The New Zealand dollar recovered some of its recent losses in the local trading session ahead of tomorrow’s Reserve Bank monetary policy statement, which will likely see the official cash rate held at 2.5 percent.
The kiwi rose to 81.59 US cents at 5pm from 81.19 cents at 8am and 81.44 cents yesterday. The trade-weighted index rose to 72.50 from 72.23.
The currency touched a six-week low in the lead-up to tomorrow’s interest rate review as investors’ nerves about the strength of the global recovery were renewed amid fears Greece won’t secure its bail-out package and China downgraded its growth outlook.
Reserve Bank Governor Alan Bollard is tipped to keep the OCR on hold, though analysts will be monitoring the track of forecast interest rates. Traders are starting to bet a rate hike is on the horizon, pricing in 24 basis points of increases over the coming 12 months, according to the Overnight Index Swap curve.
In the December MPS, the central bank reined in its forecast track for the 90-day bank bill, often seen as a proxy for the OCR, with gradual rises through the second half of the year.

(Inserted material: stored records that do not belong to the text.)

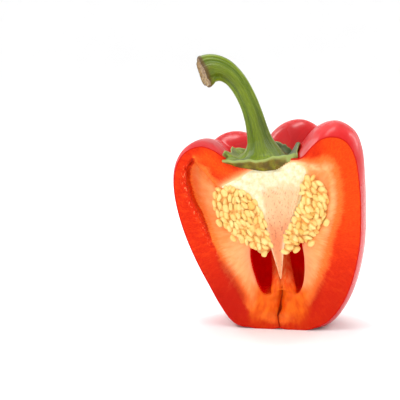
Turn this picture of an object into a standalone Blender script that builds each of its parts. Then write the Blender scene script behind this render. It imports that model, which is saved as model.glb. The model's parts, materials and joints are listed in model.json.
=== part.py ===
"""Half of a red bell pepper, cut lengthways in front of its stem and standing on its blossom end.

Millimetres are used in the functions and turned into metres when a mesh is made.
+X is to the right of someone facing the cut, +Y goes from the cut face into the
pepper, +Z is up. The origin is the middle of the bounding box's underside.
"""

from math import acos, atan2, cos, degrees, exp, pi, radians, sin, sqrt, tan

import bmesh
import bpy
import numpy as np
from mathutils import Vector

# ---------------------------------------------------------------- dimensions, mm
MM = 0.001
CUT_Y = -10.0  # the knife's plane, in front of the stem's axis
LEAN = radians(6.0)  # the fruit's axis leans to the left as it rises
BASE_X = 4.7  # where the axis meets the surface it stands on
SINK = 0.6  # how much the lowest part of each lobe is pressed flat
GAP = 0.35  # clearance between neighbouring pieces
ORIGIN = (1.35, -12.17, 0.0)  # moves the middle of the box's underside to the origin

# Outline of the fruit from the blossom pit to the stem's seat: (radius, height).
# One line for the crest of a lobe on the right, one on the left, and one for the
# bottom of the furrow between two lobes.
CREST_RIGHT = [(0, 7), (4, 4), (8.5, 1.2), (14.4, 0), (21.7, 2.3), (29.1, 9.8), (35.3, 20.6), (39.6, 34), (41.5, 49), (42.5, 63), (43.0, 75), (41.0, 83.8), (34.0, 89.4), (24.8, 88.0), (17, 80.2), (10.5, 71.8), (0, 68.4)]
CREST_LEFT = [(0, 7), (4, 4), (8.5, 1.2), (14.5, 0), (21.5, 2.0), (26.2, 9.4), (30.3, 20), (34.8, 33), (39.2, 49), (41.2, 63), (40.3, 73.5), (36.2, 81), (29.5, 84.6), (22.5, 83.2), (15.5, 77.5), (10, 71.5), (0, 68.4)]
CREST_BACK = [(0, 7), (4.5, 4.6), (11, 1.4), (19.5, 0), (27.5, 2.6), (33.4, 10), (37.4, 21), (40.0, 34), (41.2, 49), (41.4, 63), (40.2, 75), (37.0, 83.8), (30.4, 88.4), (23.2, 86.8), (16.2, 79.5), (10.2, 71.6), (0, 68.4)]
FURROW = [(0, 7), (4, 6.2), (8, 4.8), (13, 3.6), (20, 5.0), (26.5, 11.5), (32.5, 22.5), (36.8, 36), (38.8, 50), (38.6, 62), (36.2, 71.0), (31.5, 77), (25.5, 78.3), (19.5, 75), (14, 71.2), (9, 69.2), (0, 68.4)]
# (direction in degrees from +X, width, depth at the shoulders, sides and base)
FURROWS = [(37, 11, 0.9, 0.55, 0.9), (98, 12, 1.0, 0.9, 1.0), (146, 10, 0.5, 0.3, 0.7), (217, 14, 0.9, 0.3, 0.25), (270, 15, 1.0, 0.6, 0.15), (329, 18, 1.1, 0.72, 0.3)]

# The seed chamber behind the cut, the same way.
ROOM_CREST = [(0, 17.5), (6, 15.8), (13, 14.4), (20, 14.2), (26.5, 17.5), (31, 26), (33.8, 38), (35.2, 50), (35.2, 62), (33, 71.5), (28, 77.6), (22, 77.4), (16, 71), (9, 65.5), (0, 64)]
ROOM_RIB = [(0, 17.5), (5, 18.2), (9, 19.5), (13, 22), (17, 27), (20.5, 34), (23.5, 43), (25.5, 53), (25.5, 61), (23, 66), (18.5, 67.5), (14, 66.5), (10, 65.3), (5, 64.4), (0, 64)]
ROOM_RIBS = [(90, 9, 1.0, 1.0, 1.0), (38, 9, 0.35, 0.25, 0.3), (146, 9, 0.3, 0.2, 0.3)]
ROOM_FRONT_Y = -2.6  # back of the two side ribs

# The core that carries the seeds, and the hollows that open on the cut: outlines in
# the cut's plane as (x, height), anticlockwise, round a middle point.
CORE_MIDDLE = (3.0, 59.0)
CORE = [(14.4, 64.5), (14.8, 69.0), (12.4, 71.4), (8.0, 71.2), (2.6, 68.2), (-2.6, 68.1), (-7.6, 68.2), (-13.4, 65.8), (-20.8, 61.6), (-15.8, 60.9), (-11.4, 59.6), (-7.4, 56.6), (-4.4, 52.4), (-2.2, 47.4), (-1.0, 41.0), (1.1, 34.0), (3.1, 27.6), (4.9, 22.2), (5.6, 27.6), (6.0, 33.4), (7.0, 40.4), (9.1, 46.0), (11.6, 51.8), (13.4, 57.8)]
CORE_DEPTH = [(22, 1.2), (30, 2.6), (41, 6.0), (50, 13.0), (58, 18.5), (68, 21.0), (76, 16.0)]
HEART_MIDDLE = (2.0, 52.0)
HEART = [(25.4, 56.0), (24.8, 62.6), (21.0, 66.6), (12.0, 67.0), (2.0, 66.0), (-10.0, 64.5), (-19.6, 61.6), (-23.6, 57.4), (-22.6, 51.0), (-18.8, 45.0), (-13.0, 39.6), (-6.6, 36.4), (3.0, 34.6), (11.6, 36.0), (18.2, 40.4), (23.2, 47.4)]
HEART_DEPTH = 16.0
WINDOW_MIDDLE = (3.4, 31.0)
WINDOW = [(15.0, 29.0), (14.4, 34.6), (12.0, 40.0), (3.0, 42.0), (-5.0, 40.6), (-8.0, 36.6), (-8.5, 32.0), (-7.8, 27.4), (-6.6, 23.4), (-4.8, 18.4), (-2.2, 15.2), (1.6, 15.6), (5.0, 17.6), (8.6, 16.2), (12.2, 15.8), (14.3, 19.6), (15.0, 24.4)]
WINDOW_DEPTH = 17.0
LEFT_MIDDLE = (-24.6, 51.6)
LEFT = [(-15.0, 51.6), (-16.0, 57.4), (-20.8, 60.6), (-24.6, 63.0), (-29.8, 69.0), (-33.4, 72.9), (-36.3, 69.4), (-36.3, 63.9), (-34.8, 58.4), (-33.1, 54.0), (-30.6, 49.6), (-27.9, 44.1), (-26.0, 38.8), (-22.6, 34.4), (-18.6, 34.4), (-15.6, 38.4), (-14.6, 44.6)]
LEFT_DEPTH = [(-37, 7.8), (-33, 7.2), (-28, 5.0), (-23, 3.2), (-15, 3.0)]
RIGHT_MIDDLE = (18.6, 54.0)
RIGHT = [(25.6, 56.0), (25.9, 62.0), (25.4, 67.2), (22.8, 70.4), (19.4, 69.8), (16.0, 66.0), (12.0, 58.0), (9.0, 48.0), (9.4, 40.0), (13.4, 36.9), (18.4, 39.4), (22.6, 45.6), (24.9, 51.2)]
RIGHT_DEPTH = 3.6

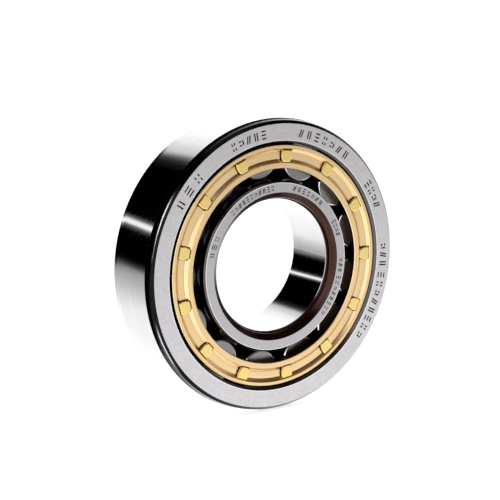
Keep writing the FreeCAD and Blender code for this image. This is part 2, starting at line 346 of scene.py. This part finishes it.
def ring_steel(name):
    material, graph = new_material(name)
    radius, y, angle, x, z = polar(graph)
    depth = graph.math("ABSOLUTE", y)
    # Where each kind of surface is.
    face = graph.step(depth, FACE_Y - 0.05, FACE_Y - 0.02)
    shallow, deep = MARK_DEPTHS
    sunk = band(graph, depth, FACE_Y - deep, FACE_Y - shallow, 0.01)
    mark = graph.both(sunk, bands(graph, radius, MARK_ROWS, 0.05))
    outside_corner, bore_corner = ring_corners(graph, radius, y, depth)
    inside = graph.both(
        band(graph, radius, *INSIDE_RINGS, 0.02), graph.step(depth, FACE_Y - 0.01, FACE_Y - 0.04))
    # Painted highlight: a bright band along the face edges at these radii.
    edge_highlight = graph.both(face, bands(graph, radius, EDGE_HIGHLIGHT_RINGS, 0.06))
    # Fine grinding lines differ along y on the walls, and along the radius on the faces.
    wall_line = lines_round(graph, y, 9.0, angle, 2.2, radius, 4)
    face_line = lines_round(graph, radius, 7.0, angle, 9.0, y, 4)
    place = graph.combine(x, y, z)
    grain = graph.noise(place, 2.4, 5, 0.7)
    cloud = graph.noise(place, 0.09, 3, 0.55)
    smudge = graph.noise(place, 0.35, 4, 0.6)
    # Colour: neutral steel, darker on the turned corners, and darker inside between the rings with
    # painted shade.
    wall = graph.mix(cloud, *WALL_TONES)
    wall = graph.mix(graph.mul(graph.step(wall_line, 0.40, 0.62), 0.22), wall, WALL_LINE_TONE)
    tone = graph.mix(face, wall, satin_face(graph, radius, face_line, grain, smudge))
    tone = graph.mix(outside_corner, tone, black_corner(graph, radius, y, angle, smudge))
    tone = graph.mix(bore_corner, tone, brown_corner(graph, radius, y, angle))
    # Painted shade on the surfaces inside, between the rings.
    tone = graph.mix(inside, tone, graph.mix(smudge, *INSIDE_SHADE_TONES))
    # Painted highlight along the face edges.
    tone = graph.mix(edge_highlight, tone, EDGE_HIGHLIGHT_TONE)
    tone = graph.mix(mark, tone, MARK_TONE)
    # Finish: polished walls, satin faces, dull marks.
    rough_wall = graph.scale(graph.mul(smudge, wall_line), *WALL_ROUGHNESS)
    rough_face = graph.add(graph.mul(face_line, 0.5), graph.mul(cloud, 0.5))
    rough = graph.blend(face, rough_wall, graph.scale(rough_face, *FACE_ROUGHNESS))
    oily_rough = graph.scale(smudge, *OILY_ROUGHNESS)
    rough = graph.blend(graph.either(bore_corner, inside), rough, oily_rough)
    rough = graph.blend(mark, rough, MARK_ROUGHNESS)
    lines = graph.blend(face, wall_line, face_line)
    relief = graph.add(lines, graph.mul(grain, graph.blend(face, 0.08, 0.4)))
    relief = graph.mul(relief, graph.blend(face, 0.5, 1.0))
    shader(graph, tone, rough, graph.bump(relief, *STEEL_RELIEF))
    return material


# ---- rollers ----
ROLLER_SIDE_SHADE_TONES = ((0.075, 0.07, 0.07), (0.13, 0.125, 0.125))
ROLLER_END_TONES = ((0.16, 0.155, 0.16), (0.24, 0.235, 0.24))
ROLLER_LINE_TONE = (0.30, 0.29, 0.30)
ROLLER_CORNER_HIGHLIGHT_TONE = (0.80, 0.79, 0.80)
ROLLER_SIDE_ROUGHNESS = (0.08, 0.2)
ROLLER_END_ROUGHNESS = (0.2, 0.38)


def roller_steel(name):
    material, graph = new_material(name)
    _, y, angle, x, z = polar(graph)
    depth = graph.math("ABSOLUTE", y)
    # The centre of the roller that this point belongs to, and the distance from it.
    turns = graph.mul(graph.sub(angle, FIRST_ROLLER), 1 / STEP)
    own = graph.math("MULTIPLY_ADD", graph.math("ROUND", turns), STEP, FIRST_ROLLER)
    across = graph.sub(x, graph.mul(graph.math("COSINE", own), PITCH_R))
    along = graph.sub(z, graph.mul(graph.math("SINE", own), PITCH_R))
    reach = graph.math("SQRT", graph.add(graph.mul(across, across), graph.mul(along, along)))
    end = graph.step(depth, ROLLER_END_Y - 0.04, ROLLER_END_Y - 0.01)
    corner_y = ROLLER_END_Y - ROLLER_CORNER
    corner = graph.both(
        graph.step(depth, corner_y - EDGE_SOFT, corner_y + 0.08), graph.sub(1.0, end))
    # Turning lines go round each roller's own centre.
    end_line = graph.noise(graph.combine(graph.mul(reach, 6.0), own, y), 1.0, 4)
    side_line = graph.noise(graph.combine(graph.mul(y, 8.0), own, 0.0), 1.0, 4)
    smudge = graph.noise(graph.combine(x, y, z), 0.4, 4, 0.6)
    lines = graph.blend(end, side_line, end_line)
    # Colour: sides darkened with painted shade, dull grey ends, and rounded corners brightened with a
    # painted highlight.
    # Painted shade on the sides, which stand in the gap between the rings.
    side_shade_tone = graph.mix(smudge, *ROLLER_SIDE_SHADE_TONES)
    end_tone = graph.mix(smudge, *ROLLER_END_TONES)
    end_tone = graph.mix(graph.mul(lines, 0.4), end_tone, ROLLER_LINE_TONE)
    tone = graph.mix(end, side_shade_tone, end_tone)
    # Painted highlight on the rounded corners.
    tone = graph.mix(corner, tone, ROLLER_CORNER_HIGHLIGHT_TONE)
    rough_side = graph.scale(smudge, *ROLLER_SIDE_ROUGHNESS)
    rough = graph.blend(end, rough_side, graph.scale(lines, *ROLLER_END_ROUGHNESS))
    shader(graph, tone, rough, graph.bump(lines, *STEEL_RELIEF))
    return material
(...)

“For New Zealand to raise rates, it’s going to depend on global factors” and we “probably looking at Q1 next year,” said Alex Hill, senior currency strategist at HiFX in Auckland. “The kiwi has finally broken out of the range and now we’ll see whether or not the risk-off move will continue. It does look like there’s a fairly aggressive move and further room on the downside.”
The New Zealand dollar gained against the Australian dollar after figures showed Australia’s economy grew at a pace of 0.4 percent in the final three months of last year, half the pace expected.
That follows a Reserve Bank of Australia meeting yesterday, where Governor Glenn Stevens kept the target cash rate on hold at 4.25 percent, and warned any material deterioration in its economy may lead to further rate cuts. Any RBA rate cut would narrow the gap with New Zealand's OCR, helping lift the kiwi dollar.
The New Zealand dollar rose to 77.34 Australian cents from 76.65 cents yesterday.
The Bank of Canada, Bank of England and European Central Bank also meet to review interest rates later this week.
The kiwi fell to 65.93 yen from 66.32 yen. It gained to 62.09 euro cents from 61.70 cents yesterday, and climbed to 51.87 pence from 51.38 pence.